A tal proposito, ci può venire in soccorso il procedimento ermeneutico della gematria, allorché si osservi come proprio questo numero costituisca il valore della parola greca παρθενος, che traduce “vergine” (515 = 80+1+100+9+5+50+70+200).

Che il misterioso “cinquecento diece e cinque” coincida dunque con l’idea archetipale del Sacrum Imperium, prima ancora che con un determinato e particolare individuo, è attestato dall’intima pregnanza che il suddetto termine παρθενος detiene, allorché venga colto alla luce del proprio valore etimologico.

L’etimo deriva infatti dall’ind. e. guhen, che è espressione della “pienezza fisica”. Ne rappresenta peraltro un analogo la parola ευ-θενεια, anch’essa derivante dalla medesima radice etimologica, che a sua volta significa “esser gonfio, abbondante, fiorente, prospero, fecondo”.

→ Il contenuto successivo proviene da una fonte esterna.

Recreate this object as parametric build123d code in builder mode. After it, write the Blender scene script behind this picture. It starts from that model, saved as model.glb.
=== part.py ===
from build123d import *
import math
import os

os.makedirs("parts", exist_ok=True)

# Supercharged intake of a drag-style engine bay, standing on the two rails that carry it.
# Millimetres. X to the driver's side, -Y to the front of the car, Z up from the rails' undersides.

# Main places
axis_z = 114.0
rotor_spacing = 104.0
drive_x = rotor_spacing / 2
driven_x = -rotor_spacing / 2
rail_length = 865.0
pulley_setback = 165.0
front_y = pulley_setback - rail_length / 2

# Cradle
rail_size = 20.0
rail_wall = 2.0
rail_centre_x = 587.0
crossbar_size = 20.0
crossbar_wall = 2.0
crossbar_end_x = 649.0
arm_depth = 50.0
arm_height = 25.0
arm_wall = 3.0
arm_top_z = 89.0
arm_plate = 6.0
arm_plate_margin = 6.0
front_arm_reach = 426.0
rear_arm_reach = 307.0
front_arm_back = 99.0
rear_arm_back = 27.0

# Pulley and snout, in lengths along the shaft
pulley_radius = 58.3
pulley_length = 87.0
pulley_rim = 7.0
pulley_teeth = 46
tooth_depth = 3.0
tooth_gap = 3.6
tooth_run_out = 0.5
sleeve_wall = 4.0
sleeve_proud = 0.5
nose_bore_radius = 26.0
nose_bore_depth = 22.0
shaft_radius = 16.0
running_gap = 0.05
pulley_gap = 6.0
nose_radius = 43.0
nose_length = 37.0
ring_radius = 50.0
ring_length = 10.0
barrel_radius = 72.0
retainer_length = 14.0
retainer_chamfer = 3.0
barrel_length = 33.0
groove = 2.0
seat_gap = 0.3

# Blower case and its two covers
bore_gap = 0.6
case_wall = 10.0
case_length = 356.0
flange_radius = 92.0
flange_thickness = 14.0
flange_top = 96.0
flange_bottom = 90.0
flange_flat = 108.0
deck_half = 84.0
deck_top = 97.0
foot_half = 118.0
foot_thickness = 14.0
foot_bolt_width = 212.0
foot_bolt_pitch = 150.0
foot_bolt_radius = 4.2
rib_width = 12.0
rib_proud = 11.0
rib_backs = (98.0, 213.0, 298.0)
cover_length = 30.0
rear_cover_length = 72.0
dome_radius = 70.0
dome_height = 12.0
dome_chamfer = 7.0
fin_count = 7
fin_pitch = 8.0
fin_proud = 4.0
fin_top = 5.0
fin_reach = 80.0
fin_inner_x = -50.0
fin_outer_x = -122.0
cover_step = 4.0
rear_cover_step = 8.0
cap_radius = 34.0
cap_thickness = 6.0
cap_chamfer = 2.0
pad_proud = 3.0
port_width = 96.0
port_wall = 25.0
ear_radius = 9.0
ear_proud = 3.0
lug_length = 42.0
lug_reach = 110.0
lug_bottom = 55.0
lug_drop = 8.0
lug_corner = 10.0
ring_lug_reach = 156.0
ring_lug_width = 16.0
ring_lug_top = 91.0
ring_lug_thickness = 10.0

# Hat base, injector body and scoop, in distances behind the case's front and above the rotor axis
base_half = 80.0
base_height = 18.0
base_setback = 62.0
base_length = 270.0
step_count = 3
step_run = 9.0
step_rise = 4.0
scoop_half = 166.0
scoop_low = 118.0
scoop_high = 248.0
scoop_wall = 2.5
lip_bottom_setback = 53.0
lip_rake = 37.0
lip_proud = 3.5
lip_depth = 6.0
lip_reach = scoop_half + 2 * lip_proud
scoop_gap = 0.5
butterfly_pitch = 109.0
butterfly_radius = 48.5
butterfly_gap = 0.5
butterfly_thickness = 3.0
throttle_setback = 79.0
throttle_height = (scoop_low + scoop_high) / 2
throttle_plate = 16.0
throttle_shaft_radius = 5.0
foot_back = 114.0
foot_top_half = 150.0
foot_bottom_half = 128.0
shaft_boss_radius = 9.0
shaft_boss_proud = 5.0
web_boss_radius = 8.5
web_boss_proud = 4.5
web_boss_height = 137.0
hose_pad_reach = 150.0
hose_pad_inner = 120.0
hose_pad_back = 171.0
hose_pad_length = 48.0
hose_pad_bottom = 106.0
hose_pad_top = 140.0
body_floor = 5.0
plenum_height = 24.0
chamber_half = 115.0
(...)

Lo stato di “verginità” a cui insomma rimanda il cinquecento diece e cinquenon è altro che quello stato ontologico di ciò che, di umano, risulta proiettato al massimo grado verso la fecondazione divina: la vacuità dell’anima disponibile e pronta a ricevere il seme dello Sposo. Solo l’integrità e l’interezza detenuti da ciò che si ponga nello stato di “verginità” può insomma presumere di potersi rivelare veramente e abbondantemente fecondo.

Anche il lat. virgo, con cui pure si traduce “vergine”, non viene meno alle suddette conclusioni, dato che il suo etimo è riconosciuto provenire dal verbo virere, “verdeggiare, essere fiorente, vigoroso, giovanile”. Sussiste oltretutto una sua relazione col sostantivo sempre latino virga, che indica un “ramoscello verde”, ma anche la “verga” e nella fattispecie proprio quella facente parte del romano “fascio littorio”; sempre a Roma era simbolo di alcune “magistrature”, mantenendo pertanto una relazione con la Iustitia e, non da ultimo, con la virga si indicava lo “scudiscio” adoperato nel cavalcare.

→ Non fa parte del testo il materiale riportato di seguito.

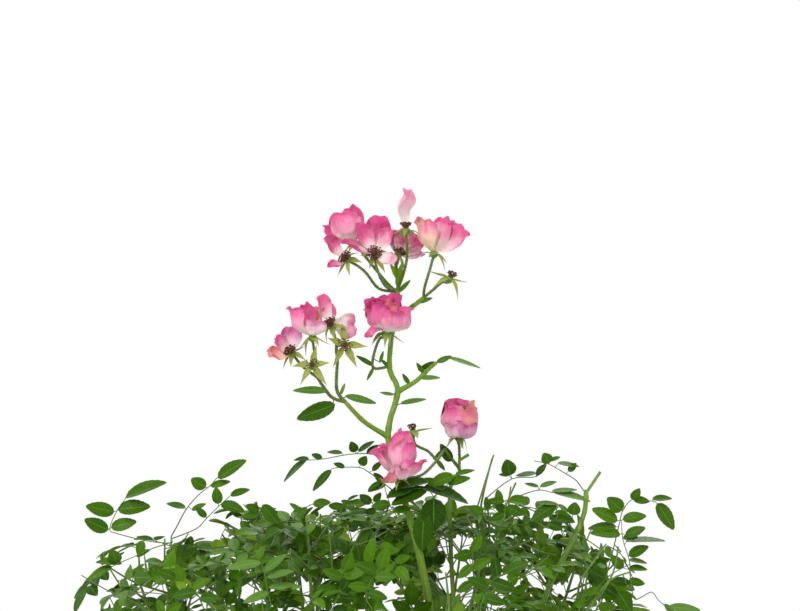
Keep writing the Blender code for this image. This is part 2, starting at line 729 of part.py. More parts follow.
def build_flowering_cane(green, leaf_green, pink):
    """The tall cane with its side boughs, leaves and blooms."""
    line = route([mm(point) for point in FLOWERING_CANE], 3)
    size = (FLOWERING_RADIUS, FLOWERING_TIP_RADIUS, 6)
    cut_from_root_stem(build_limb("flowering_cane", line, *size, green))
    lines = {}
    for name, points in (
        ("bough_left", BOUGH_LEFT),
        ("bough_right", BOUGH_RIGHT),
        ("bough_top_right", BOUGH_TOP_RIGHT),
        ("cane_low_right", CANE_LOW_RIGHT),
    ):
        lines[name] = route([mm(point) for point in points], 3)
        bough = build_limb(name, lines[name], BOUGH_TIP_RADIUS, SIDE_BOUGH_TIP_RADIUS, 6, green)
        cut_from_limb(bough, line, *size)
    for name, (points, length, width, pairs) in CANE_LEAVES.items():
        leaf_line = route([mm(point) for point in points], 3)
        leaf_end = leaf_line[-1] + end_heading(leaf_line) * length / 1000
        keep_clear_of(leaf_line + [leaf_end], LEAF_ROOM, LEAF_ROOM)
        leaf = fuse(name, compound_leaf(leaf_line, length / 1000, width / 1000, pairs, leaf_green))
        cut_from_limb(leaf, line, *size)
    stalk, looks_at, opening, petals = MIDDLE_BLOOM
    stalk = [mm(point) for point in stalk]
    bloom = fuse("bloom_middle", build_bloom(stalk, mm(looks_at), opening, petals, green, pink))
    cut_from_limb(bloom, line, *size)
    build_cluster("blooms_top", line, FLOWERING_TIP_RADIUS, [], TOP_BLOOMS, [], green, pink)
    for name, limb_name, twigs, blooms, leaves in (
        ("blooms_top_right", "bough_top_right", [], TOP_RIGHT_BLOOMS, []),
        ("blooms_left", "bough_left", LEFT_TWIGS, LEFT_BLOOMS, LEFT_LEAVES),
        ("leaves_right", "bough_right", [], [], RIGHT_LEAVES),
        ("blooms_low", "cane_low_right", LOW_TWIGS, LOW_BLOOMS, LOW_LEAVES),
    ):
        build_cluster(name, lines[limb_name], SIDE_BOUGH_TIP_RADIUS, twigs, blooms, leaves, green, pink)


def build_canes(green):
    """The main canes, the boughs that rise from them, and the line of each limb by its name."""
    lines = {"cane_%d" % (i + 1): cane_line(i) for i in range(CANE_COUNT)}
    lines["cane_middle"] = route([mm(point) for point in MIDDLE_CANE], 2)
    size = (CANE_RADIUS, CANE_TIP_RADIUS, 6)
    for name, line in lines.items():
        cut_from_root_stem(build_limb(name, line, *size, green))
    boughs = {"bough_%d" % (i + 1): upper_bough_line(i, lines) for i in range(UPPER_MASS_COUNT - 1)}
    foot = along(lines["cane_1"], CANE_RIGHT_FOOT_SHARE)[0]
    boughs["cane_right"] = route([foot] + [mm(point) for point in CANE_RIGHT], 3)
    for i, (name, line) in enumerate(boughs.items()):
        parent = "cane_1" if name == "cane_right" else "cane_%d" % (i * 2 + 1)
        bough = build_limb(name, line, BOUGH_RADIUS, BOUGH_TIP_RADIUS, 6, green)
        cut_from_limb(bough, lines[parent], *size)
    return lines | boughs


def build_foliage(lines, material):
    """The masses, each on the tip of its own limb."""
    middles = mass_middles()
    stems, tall = {}, {name: [] for name in middles}
    for name in middles:
        place, number = name.split("_")[1:]
        limb_name = "cane_" + number if place == "outer" else "bough_" + number
        line = lines.get(limb_name, lines["cane_middle"])
        stems[name] = mass_stem(name, line[-1], end_heading(line), middles)
    for name, points, leaves in TALL_SHOOTS:
        line = tall_shoot_line(points, stems[name])
        keep_clear_of(line[2:], TWIG_RADIUS, TWIG_RADIUS)
        tip = line[-1] - end_heading(line) * TWIG_TIP_RADIUS
        leaf_lines = [route([tip] + [mm(point) for point in leaf], 3) for leaf in leaves]
        for leaf_line in leaf_lines:
            keep_clear_of(leaf_line, LEAFLET_LENGTH * 0.7, LEAFLET_LENGTH * 0.7)
        tall[name].append((line, leaf_lines))
    for name in middles:
        shoots = OUTER_SHOOTS if "outer" in name else UPPER_SHOOTS
        build_mass(name, stems[name], middles, shoots, tall[name], material)


def main():
    bark = plain_material("bark", (0.16, 0.10, 0.06), 0.85)
    cane_green = plain_material("cane_green", (0.20, 0.34, 0.05), 0.5)
    leaf_green = plain_material("leaf_green", (0.06, 0.20, 0.03), 0.45)
    petal_pink = plain_material("petal_pink", (0.85, 0.30, 0.50), 0.6)
    root_stem("root_stem", 0, bark)
    lines = build_canes(cane_green)
    build_flowering_cane(cane_green, leaf_green, petal_pink)
    tip = (lines["cane_right"], BOUGH_TIP_RADIUS)
    build_cluster("leaves_far_right", *tip, [], [], FAR_RIGHT_LEAVES, leaf_green, petal_pink)
    build_foliage(lines, leaf_green)


remove_objects(bpy.data.objects)
main()
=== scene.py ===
import math
import random

import bmesh
import bpy
import numpy as np
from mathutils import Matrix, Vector, noise
from mathutils.geometry import interpolate_bezier


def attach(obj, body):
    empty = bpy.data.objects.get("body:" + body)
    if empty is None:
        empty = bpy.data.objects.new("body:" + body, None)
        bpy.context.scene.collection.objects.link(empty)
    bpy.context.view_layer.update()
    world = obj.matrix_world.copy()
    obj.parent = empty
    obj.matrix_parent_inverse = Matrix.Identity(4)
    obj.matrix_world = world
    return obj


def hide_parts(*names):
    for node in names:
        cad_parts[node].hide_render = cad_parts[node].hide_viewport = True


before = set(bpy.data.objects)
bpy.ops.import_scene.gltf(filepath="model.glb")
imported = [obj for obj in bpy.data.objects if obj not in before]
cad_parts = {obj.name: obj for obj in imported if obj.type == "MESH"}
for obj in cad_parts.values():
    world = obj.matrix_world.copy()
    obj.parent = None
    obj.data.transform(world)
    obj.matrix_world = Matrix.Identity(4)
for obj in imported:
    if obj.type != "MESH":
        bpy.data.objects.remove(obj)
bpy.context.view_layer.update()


# ------------------------------ root stem
# The woody knuckle that every cane leaves, flared where it enters the ground. It is old wood under grey-brown
# bark, split by age into upright ridges. It stands rooted on its flat cut at ground level.

STEM_HEIGHT = 0.060
STEM_RADIUS = 0.0145
FLARE_RADIUS = 0.024
FLARE_LOBES = 5
KNUCKLE_SHARE = 0.72
STEM_SIDES = 120
STEM_LEVELS = 44
FLARE_LOBE_DEPTH = 0.16
STEM_WAVES = 3
STEM_WAVE_TWIST = 4
STEM_WAVE_DEPTH = 0.05
KNUCKLE_ROUNDING = 10
BARK_RIDGES = 19
BARK_RIDGE_DEPTH = 0.0009
BARK_RIDGE_SHARPNESS = 0.6
BARK_RIDGE_LEVEL = 0.7
BARK_WANDER = 2.4
BARK_WANDER_ROUND = 2.2
BARK_WANDER_UP = 2.6
FINE_BARK_SCALE = 4.5
FINE_BARK_DEPTH = 0.6
STEM_CREASE = math.radians(50)


def deselect_all():
    bpy.ops.object.select_all(action="DESELECT")


def select_only(piece):
    deselect_all()
    piece.select_set(True)
    bpy.context.view_layer.objects.active = piece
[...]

E’ del tutto evidente, quindi, quanta significatività mantenga il sussistere di uno stretto rapporto tra l’Imperiume la S. Vergine Maria; così come tradizionalmente venga sempre fatto coincidere con la presenza di un Sovrano legittimo la “fecondità e prosperità” della terra. Il colore dei ghibellini era il “verde”, nonché quello preferito da Federico II.